### Exercise details
Check every line below for the string "from", and copy the lines that contain it.
━━━━━━━━━━━━━━━━━━━━
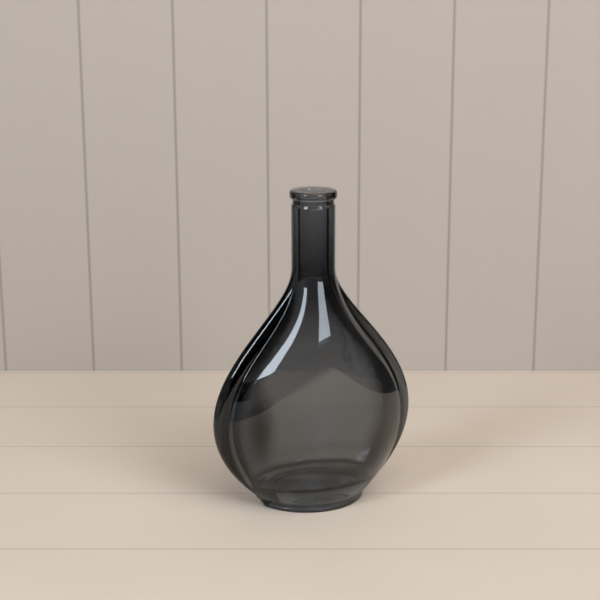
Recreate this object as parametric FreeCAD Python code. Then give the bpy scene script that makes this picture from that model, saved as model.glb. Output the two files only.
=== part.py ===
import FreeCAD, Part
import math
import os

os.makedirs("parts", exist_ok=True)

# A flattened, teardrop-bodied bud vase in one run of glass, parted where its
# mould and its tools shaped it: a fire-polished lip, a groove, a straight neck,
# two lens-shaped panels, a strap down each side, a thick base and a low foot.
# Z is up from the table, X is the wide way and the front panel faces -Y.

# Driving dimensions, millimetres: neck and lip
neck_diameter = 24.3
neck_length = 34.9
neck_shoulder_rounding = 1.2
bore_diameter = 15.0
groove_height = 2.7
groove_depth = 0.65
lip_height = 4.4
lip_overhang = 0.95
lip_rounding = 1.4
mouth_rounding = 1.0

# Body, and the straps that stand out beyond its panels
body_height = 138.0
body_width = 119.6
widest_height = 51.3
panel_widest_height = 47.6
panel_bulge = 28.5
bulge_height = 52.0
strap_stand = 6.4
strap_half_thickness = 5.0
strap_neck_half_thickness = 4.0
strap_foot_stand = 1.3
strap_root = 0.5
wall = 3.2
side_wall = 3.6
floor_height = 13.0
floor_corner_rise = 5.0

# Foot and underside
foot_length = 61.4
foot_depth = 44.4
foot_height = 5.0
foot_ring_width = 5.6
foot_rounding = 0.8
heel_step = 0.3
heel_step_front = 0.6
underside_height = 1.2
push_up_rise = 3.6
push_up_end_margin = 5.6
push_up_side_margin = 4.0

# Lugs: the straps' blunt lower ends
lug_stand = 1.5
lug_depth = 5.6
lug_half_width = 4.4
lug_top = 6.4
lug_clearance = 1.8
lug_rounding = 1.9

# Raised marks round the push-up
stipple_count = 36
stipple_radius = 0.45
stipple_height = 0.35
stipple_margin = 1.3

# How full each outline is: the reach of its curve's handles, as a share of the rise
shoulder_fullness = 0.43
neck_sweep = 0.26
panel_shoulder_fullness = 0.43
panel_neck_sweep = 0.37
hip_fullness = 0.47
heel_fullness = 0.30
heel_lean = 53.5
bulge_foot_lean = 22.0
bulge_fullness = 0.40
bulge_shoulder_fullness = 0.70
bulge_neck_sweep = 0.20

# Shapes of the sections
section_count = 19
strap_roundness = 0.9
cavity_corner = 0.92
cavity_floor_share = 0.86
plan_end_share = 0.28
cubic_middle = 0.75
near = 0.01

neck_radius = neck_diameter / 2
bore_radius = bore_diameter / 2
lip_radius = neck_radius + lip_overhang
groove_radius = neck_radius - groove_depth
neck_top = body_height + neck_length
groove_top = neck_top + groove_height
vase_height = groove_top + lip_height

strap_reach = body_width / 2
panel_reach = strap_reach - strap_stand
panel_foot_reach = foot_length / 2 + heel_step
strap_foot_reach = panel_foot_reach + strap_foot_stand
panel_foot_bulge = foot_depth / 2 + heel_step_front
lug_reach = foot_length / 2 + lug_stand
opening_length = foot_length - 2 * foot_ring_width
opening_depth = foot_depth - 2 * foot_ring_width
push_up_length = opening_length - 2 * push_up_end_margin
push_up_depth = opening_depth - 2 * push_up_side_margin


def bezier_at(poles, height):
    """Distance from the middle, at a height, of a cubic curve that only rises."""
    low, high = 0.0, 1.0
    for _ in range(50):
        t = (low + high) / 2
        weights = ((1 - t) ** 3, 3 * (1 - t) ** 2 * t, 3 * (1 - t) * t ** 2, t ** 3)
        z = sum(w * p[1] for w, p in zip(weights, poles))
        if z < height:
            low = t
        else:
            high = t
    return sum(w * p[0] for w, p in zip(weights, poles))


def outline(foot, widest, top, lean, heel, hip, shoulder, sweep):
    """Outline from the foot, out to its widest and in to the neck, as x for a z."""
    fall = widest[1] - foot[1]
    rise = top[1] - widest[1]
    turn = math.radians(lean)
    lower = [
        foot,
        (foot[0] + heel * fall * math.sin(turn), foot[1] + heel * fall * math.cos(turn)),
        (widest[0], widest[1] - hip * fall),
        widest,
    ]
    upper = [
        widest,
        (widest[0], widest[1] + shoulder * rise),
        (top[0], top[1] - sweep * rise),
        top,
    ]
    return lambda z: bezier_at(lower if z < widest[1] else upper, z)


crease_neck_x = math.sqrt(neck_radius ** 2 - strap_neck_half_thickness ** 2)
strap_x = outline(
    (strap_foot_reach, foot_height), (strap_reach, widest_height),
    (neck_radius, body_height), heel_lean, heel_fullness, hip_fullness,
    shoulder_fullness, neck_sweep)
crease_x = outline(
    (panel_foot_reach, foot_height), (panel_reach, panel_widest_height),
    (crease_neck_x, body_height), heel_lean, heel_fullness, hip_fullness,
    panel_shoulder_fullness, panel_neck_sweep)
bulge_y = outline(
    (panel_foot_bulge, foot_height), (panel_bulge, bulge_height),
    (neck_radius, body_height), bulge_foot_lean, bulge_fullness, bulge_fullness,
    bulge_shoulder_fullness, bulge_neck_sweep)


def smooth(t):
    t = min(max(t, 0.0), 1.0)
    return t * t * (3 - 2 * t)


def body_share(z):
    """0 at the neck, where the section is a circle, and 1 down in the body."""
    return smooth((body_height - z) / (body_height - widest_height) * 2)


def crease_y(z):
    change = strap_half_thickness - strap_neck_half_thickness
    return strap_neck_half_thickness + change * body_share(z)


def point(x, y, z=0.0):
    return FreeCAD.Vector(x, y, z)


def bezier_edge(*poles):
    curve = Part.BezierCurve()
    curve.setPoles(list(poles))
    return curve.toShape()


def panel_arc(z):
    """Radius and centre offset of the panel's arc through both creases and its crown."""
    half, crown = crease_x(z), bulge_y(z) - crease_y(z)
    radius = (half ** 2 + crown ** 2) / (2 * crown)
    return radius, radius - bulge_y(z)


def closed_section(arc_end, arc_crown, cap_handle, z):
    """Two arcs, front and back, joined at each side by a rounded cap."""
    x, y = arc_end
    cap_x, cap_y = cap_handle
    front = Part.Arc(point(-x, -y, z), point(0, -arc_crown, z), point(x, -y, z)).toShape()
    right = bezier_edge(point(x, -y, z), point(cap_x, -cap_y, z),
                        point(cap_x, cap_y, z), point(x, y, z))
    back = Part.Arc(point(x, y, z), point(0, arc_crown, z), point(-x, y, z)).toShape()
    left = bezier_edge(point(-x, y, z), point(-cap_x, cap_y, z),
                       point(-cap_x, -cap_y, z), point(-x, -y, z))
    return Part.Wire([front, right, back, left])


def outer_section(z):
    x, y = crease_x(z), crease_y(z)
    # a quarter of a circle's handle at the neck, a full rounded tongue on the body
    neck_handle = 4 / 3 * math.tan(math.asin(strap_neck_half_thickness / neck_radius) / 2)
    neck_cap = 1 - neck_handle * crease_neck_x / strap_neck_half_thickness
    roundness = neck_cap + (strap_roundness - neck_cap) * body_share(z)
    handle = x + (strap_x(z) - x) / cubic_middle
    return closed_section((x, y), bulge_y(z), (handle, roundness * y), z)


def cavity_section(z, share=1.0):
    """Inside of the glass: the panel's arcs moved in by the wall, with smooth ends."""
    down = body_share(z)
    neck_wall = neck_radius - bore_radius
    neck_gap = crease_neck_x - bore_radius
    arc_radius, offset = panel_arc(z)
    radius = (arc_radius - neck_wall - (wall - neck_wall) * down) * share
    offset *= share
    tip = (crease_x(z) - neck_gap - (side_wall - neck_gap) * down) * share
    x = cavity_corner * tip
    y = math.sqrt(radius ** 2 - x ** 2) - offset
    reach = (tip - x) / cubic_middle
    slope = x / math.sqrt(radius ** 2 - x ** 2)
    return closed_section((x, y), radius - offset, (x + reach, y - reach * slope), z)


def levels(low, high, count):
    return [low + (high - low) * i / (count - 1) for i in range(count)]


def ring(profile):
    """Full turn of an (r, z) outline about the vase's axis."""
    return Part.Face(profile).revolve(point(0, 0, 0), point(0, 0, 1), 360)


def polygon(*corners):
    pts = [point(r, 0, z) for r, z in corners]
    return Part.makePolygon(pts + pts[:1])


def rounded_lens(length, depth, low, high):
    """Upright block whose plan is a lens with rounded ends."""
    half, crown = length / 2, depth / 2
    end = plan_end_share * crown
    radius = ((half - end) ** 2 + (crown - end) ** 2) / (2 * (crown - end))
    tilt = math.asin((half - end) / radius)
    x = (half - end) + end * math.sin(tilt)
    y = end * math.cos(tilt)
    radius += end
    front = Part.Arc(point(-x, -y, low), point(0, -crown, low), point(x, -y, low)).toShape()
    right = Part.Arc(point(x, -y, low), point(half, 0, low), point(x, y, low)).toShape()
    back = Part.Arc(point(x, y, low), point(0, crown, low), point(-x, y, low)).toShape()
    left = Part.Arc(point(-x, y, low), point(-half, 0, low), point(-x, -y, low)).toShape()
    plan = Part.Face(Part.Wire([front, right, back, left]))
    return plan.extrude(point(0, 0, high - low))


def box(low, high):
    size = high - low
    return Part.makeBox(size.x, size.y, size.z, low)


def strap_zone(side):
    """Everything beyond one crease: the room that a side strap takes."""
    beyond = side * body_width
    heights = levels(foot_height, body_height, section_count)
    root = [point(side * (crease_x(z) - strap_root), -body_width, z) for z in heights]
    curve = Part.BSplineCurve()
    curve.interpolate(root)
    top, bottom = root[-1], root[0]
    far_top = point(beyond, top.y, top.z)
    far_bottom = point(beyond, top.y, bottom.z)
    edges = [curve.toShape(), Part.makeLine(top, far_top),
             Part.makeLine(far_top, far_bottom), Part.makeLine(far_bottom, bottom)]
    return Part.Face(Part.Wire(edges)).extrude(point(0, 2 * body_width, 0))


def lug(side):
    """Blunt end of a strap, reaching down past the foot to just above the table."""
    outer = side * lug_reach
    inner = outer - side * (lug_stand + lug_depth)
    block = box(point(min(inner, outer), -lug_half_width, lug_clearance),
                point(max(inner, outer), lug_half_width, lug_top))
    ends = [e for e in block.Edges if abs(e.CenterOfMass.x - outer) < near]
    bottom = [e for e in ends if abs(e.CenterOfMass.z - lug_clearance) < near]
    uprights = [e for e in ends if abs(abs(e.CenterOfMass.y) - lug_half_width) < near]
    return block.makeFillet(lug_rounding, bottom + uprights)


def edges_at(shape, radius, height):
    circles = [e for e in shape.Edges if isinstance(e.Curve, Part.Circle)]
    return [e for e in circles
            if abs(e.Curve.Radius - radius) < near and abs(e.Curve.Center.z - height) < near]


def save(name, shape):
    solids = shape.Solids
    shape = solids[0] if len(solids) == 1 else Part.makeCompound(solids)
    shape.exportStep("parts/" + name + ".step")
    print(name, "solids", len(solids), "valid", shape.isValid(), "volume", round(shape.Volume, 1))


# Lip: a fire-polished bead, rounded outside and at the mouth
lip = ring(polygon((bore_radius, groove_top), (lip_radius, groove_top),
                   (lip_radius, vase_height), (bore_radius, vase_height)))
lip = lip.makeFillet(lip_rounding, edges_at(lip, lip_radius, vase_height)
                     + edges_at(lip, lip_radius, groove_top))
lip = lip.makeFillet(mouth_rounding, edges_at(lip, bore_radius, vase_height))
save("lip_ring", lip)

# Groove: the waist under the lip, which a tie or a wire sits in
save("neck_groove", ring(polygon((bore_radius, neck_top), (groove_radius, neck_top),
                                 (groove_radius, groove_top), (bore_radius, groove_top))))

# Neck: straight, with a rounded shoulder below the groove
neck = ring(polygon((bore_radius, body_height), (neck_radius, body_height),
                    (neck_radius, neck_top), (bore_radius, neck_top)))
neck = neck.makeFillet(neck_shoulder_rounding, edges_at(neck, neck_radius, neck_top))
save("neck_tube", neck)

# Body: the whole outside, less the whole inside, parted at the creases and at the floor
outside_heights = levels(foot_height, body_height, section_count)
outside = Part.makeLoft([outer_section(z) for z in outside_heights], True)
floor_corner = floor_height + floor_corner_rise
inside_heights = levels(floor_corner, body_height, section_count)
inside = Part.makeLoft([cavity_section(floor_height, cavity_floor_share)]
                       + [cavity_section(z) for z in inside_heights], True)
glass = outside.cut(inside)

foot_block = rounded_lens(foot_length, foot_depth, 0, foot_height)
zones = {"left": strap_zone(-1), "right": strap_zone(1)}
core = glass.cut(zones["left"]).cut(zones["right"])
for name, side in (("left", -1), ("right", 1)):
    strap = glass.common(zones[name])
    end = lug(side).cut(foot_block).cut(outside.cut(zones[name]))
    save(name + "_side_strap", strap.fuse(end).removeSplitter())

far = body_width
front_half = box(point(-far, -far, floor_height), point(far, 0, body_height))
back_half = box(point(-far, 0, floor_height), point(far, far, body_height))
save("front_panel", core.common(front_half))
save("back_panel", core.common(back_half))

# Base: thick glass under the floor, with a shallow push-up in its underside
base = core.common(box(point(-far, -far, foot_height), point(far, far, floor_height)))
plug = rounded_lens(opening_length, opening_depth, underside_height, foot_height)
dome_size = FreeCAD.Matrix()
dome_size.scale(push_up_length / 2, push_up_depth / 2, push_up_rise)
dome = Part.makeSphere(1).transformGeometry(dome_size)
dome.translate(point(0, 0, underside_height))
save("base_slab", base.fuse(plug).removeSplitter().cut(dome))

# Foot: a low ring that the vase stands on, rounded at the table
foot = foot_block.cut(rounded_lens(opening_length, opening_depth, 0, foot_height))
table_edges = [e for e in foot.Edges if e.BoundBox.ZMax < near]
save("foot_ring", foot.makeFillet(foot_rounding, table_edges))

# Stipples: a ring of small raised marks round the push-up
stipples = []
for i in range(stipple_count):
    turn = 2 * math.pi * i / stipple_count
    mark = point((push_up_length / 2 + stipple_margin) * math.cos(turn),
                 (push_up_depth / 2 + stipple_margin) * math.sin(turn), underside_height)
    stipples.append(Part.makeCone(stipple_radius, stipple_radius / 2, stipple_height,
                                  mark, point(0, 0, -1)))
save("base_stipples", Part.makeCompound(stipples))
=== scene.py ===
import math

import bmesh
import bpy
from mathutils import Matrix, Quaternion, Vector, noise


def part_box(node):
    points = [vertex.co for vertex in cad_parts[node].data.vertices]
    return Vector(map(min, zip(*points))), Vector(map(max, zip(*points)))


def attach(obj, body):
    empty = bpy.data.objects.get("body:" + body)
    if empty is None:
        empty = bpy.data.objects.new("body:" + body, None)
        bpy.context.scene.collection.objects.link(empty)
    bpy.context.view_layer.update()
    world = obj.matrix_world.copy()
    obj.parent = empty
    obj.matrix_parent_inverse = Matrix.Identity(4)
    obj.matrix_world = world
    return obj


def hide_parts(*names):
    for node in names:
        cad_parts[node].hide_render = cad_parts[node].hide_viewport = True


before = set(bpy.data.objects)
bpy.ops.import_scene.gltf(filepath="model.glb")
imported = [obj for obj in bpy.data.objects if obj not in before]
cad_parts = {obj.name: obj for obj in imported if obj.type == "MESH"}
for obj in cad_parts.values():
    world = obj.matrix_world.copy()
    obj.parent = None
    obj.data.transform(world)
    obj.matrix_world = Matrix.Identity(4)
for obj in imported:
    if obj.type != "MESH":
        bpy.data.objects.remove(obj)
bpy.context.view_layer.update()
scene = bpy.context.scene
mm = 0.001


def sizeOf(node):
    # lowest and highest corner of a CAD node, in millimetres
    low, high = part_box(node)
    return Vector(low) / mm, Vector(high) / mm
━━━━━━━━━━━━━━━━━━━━
### Written reply
Recreate this object as parametric FreeCAD Python code. Then give the bpy scene script that makes this picture from that model, saved as model.glb. Output the two files only.
# Z is up from the table, X is the wide way and the front panel faces -Y.
    """Distance from the middle, at a height, of a cubic curve that only rises."""
    """Outline from the foot, out to its widest and in to the neck, as x for a z."""
from mathutils import Matrix, Quaternion, Vector, noise